What you are asked to do:
Among the entries below, extract exactly the lines that run from the one with "box = shape.BoundBox" through the one with "imported = [obj", both ends included.

Records contained in a dataset:
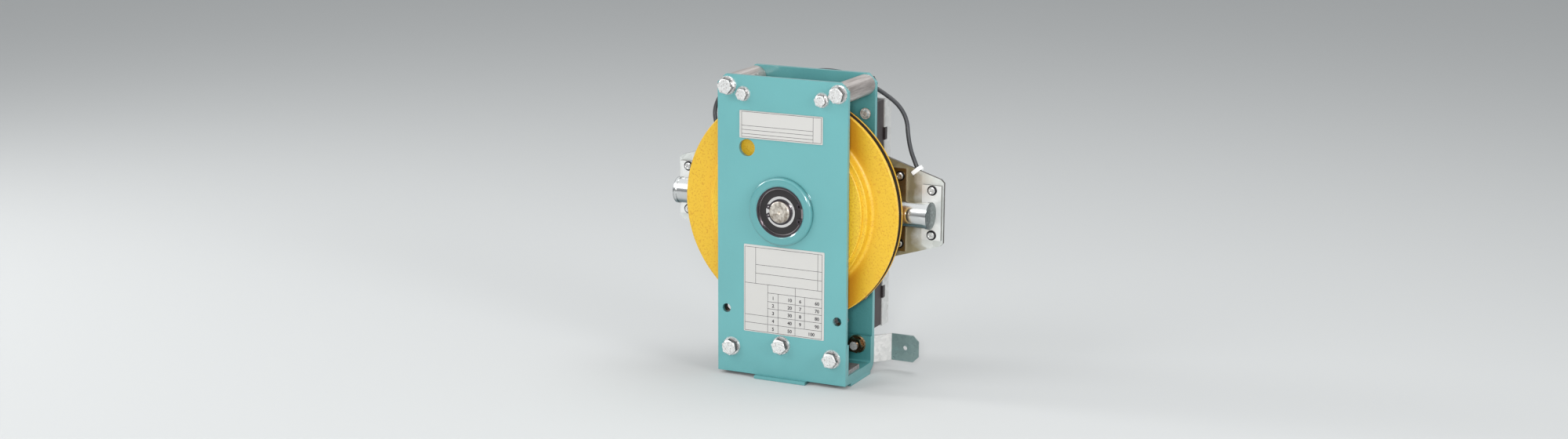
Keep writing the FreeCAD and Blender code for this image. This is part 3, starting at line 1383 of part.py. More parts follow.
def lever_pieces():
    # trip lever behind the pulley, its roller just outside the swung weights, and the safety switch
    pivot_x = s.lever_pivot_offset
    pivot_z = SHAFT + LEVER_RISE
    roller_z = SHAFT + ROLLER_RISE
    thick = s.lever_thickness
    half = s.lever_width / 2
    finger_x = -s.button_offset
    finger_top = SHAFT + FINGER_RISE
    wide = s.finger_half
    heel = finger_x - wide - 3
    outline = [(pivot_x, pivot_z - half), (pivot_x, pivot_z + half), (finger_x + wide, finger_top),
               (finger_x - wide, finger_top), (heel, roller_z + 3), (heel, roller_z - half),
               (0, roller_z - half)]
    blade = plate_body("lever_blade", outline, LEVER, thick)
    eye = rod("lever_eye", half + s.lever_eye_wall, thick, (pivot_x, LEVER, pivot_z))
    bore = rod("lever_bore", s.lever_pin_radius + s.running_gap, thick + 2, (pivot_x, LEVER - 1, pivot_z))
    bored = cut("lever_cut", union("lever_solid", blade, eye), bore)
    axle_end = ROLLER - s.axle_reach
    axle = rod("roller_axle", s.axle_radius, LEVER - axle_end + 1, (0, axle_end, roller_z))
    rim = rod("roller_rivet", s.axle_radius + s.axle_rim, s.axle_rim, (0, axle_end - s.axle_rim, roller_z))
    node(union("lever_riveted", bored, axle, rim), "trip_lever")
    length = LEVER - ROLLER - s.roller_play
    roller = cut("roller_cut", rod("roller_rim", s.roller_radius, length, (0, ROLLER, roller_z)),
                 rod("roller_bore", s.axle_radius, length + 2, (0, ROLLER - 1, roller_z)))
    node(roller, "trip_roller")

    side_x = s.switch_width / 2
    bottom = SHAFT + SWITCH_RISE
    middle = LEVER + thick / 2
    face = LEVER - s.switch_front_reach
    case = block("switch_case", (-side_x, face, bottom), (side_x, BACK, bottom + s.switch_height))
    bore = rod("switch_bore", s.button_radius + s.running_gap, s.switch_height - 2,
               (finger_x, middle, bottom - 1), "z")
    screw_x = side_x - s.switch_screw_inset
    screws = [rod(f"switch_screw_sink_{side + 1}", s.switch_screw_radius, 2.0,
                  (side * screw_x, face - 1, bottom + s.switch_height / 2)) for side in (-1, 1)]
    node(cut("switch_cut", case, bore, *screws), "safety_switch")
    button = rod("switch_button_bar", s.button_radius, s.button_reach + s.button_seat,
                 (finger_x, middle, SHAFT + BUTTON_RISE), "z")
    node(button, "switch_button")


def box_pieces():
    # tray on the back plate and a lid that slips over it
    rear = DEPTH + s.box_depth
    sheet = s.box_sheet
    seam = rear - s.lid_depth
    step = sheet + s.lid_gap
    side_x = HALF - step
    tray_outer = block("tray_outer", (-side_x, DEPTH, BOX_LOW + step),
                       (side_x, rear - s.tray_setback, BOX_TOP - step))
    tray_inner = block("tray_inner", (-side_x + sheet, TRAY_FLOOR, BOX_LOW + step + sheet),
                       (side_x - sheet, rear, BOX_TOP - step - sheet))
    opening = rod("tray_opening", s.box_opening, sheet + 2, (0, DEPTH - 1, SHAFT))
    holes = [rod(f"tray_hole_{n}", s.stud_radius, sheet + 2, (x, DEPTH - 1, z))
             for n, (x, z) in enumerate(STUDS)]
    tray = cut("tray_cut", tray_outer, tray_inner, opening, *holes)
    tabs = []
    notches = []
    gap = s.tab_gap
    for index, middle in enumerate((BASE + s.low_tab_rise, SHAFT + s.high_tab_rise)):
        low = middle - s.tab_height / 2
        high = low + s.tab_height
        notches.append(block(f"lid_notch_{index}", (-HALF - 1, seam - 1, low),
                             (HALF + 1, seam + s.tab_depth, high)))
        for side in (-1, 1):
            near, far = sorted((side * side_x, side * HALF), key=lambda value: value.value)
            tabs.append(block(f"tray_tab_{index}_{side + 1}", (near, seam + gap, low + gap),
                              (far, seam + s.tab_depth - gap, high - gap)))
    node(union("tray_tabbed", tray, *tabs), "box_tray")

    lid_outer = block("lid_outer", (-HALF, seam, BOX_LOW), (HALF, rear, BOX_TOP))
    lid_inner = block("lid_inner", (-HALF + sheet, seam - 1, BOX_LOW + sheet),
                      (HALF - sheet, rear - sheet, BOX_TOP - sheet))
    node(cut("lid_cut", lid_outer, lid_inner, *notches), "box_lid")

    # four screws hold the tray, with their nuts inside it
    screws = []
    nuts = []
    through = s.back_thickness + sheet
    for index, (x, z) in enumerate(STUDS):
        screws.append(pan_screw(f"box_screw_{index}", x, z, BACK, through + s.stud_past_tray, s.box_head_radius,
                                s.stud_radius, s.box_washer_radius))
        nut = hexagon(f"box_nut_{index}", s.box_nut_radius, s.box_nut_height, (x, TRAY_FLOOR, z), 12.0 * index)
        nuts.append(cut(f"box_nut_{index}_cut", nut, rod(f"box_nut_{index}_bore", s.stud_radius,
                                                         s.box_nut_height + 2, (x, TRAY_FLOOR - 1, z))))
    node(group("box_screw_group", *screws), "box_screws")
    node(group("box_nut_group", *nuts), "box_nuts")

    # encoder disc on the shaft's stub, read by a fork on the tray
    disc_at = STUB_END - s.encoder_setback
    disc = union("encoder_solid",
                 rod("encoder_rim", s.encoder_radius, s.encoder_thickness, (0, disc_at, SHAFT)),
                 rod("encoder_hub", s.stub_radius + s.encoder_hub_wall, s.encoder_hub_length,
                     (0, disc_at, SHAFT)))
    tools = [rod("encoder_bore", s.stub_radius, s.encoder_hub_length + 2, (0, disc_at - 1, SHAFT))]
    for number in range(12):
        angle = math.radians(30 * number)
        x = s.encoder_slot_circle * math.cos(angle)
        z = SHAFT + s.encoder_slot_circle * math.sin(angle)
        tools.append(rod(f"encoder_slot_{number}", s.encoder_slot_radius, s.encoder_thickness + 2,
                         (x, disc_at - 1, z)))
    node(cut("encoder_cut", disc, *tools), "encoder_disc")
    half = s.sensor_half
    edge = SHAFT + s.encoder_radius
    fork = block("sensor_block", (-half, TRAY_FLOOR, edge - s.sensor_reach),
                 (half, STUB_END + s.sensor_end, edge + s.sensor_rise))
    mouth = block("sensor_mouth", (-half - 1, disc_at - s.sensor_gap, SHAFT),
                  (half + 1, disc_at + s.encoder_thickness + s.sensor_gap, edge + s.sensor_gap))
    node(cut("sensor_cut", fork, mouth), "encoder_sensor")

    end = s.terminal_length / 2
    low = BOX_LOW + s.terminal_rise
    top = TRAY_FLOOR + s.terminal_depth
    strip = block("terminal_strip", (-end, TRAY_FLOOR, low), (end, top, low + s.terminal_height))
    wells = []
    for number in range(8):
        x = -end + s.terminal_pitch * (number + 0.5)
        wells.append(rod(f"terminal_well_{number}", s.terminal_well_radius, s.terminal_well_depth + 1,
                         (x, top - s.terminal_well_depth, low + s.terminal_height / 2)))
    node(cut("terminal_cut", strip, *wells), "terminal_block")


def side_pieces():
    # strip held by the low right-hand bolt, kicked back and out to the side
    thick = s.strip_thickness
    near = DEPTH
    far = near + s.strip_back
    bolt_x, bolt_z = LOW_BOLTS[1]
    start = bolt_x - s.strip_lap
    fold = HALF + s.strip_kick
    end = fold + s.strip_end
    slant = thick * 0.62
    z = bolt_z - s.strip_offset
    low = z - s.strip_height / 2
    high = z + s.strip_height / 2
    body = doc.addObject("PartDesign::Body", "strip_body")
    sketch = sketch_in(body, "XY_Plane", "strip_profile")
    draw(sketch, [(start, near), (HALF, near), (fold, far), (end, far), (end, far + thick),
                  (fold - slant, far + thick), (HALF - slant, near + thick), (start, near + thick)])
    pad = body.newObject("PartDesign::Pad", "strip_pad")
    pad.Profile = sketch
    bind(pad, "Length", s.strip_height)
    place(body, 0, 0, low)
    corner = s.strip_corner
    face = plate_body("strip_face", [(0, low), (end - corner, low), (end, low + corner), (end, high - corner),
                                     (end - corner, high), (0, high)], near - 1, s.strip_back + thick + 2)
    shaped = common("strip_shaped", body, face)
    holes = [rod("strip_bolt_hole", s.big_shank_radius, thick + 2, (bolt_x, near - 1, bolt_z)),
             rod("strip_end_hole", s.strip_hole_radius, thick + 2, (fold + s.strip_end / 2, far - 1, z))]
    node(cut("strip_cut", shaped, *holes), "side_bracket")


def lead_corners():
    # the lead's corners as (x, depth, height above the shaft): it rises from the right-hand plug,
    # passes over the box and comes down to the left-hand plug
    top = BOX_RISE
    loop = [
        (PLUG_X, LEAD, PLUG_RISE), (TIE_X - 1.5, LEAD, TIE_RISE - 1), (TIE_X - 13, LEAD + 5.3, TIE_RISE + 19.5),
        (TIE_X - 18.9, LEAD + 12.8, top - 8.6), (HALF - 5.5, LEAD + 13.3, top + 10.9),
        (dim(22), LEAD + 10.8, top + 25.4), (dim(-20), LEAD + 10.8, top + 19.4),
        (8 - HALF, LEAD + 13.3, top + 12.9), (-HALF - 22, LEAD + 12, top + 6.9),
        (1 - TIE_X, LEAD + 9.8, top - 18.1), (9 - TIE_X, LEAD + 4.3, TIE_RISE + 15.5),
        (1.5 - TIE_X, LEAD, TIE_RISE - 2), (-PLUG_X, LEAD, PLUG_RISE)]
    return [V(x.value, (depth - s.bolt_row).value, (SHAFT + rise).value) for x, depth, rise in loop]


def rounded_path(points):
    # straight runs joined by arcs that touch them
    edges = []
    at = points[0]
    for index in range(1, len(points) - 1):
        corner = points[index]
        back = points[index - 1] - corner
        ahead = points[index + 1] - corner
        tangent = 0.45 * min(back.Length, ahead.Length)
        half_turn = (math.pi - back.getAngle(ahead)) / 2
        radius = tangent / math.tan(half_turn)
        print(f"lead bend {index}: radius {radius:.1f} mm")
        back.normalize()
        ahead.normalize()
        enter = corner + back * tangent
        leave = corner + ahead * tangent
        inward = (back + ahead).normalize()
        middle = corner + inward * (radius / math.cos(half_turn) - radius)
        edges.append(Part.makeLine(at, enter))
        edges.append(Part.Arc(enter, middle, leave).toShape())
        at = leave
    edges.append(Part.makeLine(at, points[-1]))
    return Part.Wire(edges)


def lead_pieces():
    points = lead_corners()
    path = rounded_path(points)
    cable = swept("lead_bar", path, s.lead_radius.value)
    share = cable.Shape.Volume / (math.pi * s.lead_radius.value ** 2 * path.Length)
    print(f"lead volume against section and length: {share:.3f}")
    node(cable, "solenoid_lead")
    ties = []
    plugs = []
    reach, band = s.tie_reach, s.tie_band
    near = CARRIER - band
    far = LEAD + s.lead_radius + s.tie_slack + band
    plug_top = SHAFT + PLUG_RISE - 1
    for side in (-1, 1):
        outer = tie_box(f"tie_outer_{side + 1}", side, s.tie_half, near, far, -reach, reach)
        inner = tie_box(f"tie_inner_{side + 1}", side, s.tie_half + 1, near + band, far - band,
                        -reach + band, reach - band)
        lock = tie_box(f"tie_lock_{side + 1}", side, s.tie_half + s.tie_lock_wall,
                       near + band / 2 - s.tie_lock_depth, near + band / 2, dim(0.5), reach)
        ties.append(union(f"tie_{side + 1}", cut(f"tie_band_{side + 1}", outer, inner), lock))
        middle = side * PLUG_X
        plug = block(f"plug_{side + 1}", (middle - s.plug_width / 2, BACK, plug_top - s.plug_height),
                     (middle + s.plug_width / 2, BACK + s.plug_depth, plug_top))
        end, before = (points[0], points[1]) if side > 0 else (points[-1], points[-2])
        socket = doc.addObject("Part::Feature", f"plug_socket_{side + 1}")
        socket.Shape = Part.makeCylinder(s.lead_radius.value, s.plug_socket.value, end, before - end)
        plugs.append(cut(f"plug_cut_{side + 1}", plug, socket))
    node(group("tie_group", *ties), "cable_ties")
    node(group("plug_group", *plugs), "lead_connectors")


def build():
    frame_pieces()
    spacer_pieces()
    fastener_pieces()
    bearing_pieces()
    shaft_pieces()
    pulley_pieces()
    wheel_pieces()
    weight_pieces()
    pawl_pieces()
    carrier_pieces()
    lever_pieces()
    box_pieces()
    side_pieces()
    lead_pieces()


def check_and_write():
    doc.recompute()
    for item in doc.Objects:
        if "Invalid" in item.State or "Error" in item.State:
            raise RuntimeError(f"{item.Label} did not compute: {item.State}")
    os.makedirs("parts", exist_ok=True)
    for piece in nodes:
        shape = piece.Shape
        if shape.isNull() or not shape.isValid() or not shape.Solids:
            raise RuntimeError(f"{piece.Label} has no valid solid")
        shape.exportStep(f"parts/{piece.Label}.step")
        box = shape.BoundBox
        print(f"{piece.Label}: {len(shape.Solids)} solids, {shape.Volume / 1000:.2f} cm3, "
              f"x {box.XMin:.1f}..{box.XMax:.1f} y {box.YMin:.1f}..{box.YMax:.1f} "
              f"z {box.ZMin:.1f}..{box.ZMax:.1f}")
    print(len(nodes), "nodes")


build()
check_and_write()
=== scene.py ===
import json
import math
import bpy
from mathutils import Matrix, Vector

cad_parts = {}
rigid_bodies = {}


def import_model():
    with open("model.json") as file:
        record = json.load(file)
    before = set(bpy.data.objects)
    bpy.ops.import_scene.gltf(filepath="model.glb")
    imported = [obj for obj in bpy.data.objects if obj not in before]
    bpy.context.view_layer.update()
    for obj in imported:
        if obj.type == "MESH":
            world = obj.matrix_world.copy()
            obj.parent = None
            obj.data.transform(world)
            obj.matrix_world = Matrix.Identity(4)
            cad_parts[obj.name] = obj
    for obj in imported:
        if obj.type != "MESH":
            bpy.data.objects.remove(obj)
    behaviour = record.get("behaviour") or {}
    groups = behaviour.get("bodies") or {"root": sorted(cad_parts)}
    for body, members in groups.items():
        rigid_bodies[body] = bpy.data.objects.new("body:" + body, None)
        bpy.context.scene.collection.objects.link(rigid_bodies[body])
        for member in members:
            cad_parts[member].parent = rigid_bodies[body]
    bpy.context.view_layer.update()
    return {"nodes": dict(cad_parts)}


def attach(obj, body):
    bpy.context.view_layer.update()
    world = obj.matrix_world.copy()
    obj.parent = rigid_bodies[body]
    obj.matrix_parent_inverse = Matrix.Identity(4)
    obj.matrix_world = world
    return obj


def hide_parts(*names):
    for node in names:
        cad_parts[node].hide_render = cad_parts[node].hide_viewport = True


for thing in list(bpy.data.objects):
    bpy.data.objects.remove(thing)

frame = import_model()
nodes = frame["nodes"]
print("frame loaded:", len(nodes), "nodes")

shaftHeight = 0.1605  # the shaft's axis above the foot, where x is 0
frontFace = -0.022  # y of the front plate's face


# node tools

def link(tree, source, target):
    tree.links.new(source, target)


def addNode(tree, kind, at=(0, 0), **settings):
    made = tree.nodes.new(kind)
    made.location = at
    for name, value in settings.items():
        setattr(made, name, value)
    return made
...
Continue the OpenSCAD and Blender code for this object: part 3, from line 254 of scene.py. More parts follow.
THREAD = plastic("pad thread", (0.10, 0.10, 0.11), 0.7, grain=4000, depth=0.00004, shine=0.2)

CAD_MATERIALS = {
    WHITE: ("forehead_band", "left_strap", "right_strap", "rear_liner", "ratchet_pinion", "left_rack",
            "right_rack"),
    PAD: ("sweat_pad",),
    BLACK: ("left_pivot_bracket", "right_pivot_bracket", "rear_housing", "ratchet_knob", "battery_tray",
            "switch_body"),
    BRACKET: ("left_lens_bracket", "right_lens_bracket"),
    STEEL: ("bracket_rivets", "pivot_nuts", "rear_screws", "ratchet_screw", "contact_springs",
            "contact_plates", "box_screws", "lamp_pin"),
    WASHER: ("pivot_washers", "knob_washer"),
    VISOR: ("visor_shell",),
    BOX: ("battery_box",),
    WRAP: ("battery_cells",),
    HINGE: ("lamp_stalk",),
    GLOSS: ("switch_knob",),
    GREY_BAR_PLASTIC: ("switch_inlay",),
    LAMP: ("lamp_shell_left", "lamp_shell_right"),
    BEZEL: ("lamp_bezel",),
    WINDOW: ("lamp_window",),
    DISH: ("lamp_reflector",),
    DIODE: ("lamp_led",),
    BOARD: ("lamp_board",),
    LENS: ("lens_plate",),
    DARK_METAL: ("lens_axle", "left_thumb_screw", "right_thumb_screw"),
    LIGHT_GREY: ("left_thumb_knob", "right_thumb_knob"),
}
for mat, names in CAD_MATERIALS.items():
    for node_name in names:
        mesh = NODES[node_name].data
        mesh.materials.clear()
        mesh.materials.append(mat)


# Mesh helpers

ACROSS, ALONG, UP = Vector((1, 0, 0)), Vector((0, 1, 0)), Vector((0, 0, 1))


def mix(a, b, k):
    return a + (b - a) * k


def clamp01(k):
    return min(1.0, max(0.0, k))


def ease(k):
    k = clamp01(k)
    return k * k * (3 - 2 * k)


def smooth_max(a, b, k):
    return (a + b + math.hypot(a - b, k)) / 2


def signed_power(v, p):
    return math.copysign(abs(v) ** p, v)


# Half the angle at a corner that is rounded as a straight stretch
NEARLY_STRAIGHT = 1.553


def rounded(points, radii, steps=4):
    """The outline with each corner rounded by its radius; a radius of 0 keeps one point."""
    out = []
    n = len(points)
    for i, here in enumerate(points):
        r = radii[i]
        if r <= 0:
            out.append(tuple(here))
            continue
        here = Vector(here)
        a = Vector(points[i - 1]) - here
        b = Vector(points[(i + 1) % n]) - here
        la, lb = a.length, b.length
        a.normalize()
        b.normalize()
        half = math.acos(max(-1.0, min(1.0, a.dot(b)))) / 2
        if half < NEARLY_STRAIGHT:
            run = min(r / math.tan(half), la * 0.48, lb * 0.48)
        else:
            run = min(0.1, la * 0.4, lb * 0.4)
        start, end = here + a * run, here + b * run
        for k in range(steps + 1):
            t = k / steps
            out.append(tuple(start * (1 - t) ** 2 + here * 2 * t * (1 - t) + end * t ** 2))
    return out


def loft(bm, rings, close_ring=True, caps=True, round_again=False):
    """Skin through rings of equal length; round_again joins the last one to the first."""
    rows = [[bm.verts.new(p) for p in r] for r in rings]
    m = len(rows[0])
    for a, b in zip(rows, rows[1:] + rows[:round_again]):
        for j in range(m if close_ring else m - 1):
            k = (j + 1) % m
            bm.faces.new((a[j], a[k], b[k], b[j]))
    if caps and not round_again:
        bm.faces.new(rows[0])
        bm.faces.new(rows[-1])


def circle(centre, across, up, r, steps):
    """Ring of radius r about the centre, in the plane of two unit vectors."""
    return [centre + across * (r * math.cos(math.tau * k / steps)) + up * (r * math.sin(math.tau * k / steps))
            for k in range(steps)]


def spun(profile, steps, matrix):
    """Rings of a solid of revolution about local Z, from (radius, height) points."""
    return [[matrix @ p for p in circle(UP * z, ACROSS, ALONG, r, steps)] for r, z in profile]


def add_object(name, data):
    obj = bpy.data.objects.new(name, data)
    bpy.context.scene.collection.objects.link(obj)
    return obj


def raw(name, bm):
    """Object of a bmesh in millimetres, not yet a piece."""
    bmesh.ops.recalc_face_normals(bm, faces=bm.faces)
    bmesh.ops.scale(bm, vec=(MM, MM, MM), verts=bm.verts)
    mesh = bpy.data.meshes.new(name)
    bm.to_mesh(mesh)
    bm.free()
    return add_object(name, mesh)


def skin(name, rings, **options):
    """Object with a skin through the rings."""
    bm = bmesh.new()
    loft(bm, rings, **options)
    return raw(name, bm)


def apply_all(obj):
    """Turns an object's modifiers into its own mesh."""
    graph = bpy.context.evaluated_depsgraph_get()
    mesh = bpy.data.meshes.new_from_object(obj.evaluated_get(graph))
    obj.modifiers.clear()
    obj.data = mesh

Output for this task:
        box = shape.BoundBox
        print(f"{piece.Label}: {len(shape.Solids)} solids, {shape.Volume / 1000:.2f} cm3, "
              f"x {box.XMin:.1f}..{box.XMax:.1f} y {box.YMin:.1f}..{box.YMax:.1f} "
              f"z {box.ZMin:.1f}..{box.ZMax:.1f}")
    print(len(nodes), "nodes")


build()
check_and_write()
=== scene.py ===
import json
import math
import bpy
from mathutils import Matrix, Vector

cad_parts = {}
rigid_bodies = {}


def import_model():
    with open("model.json") as file:
        record = json.load(file)
    before = set(bpy.data.objects)
    bpy.ops.import_scene.gltf(filepath="model.glb")
    imported = [obj for obj in bpy.data.objects if obj not in before]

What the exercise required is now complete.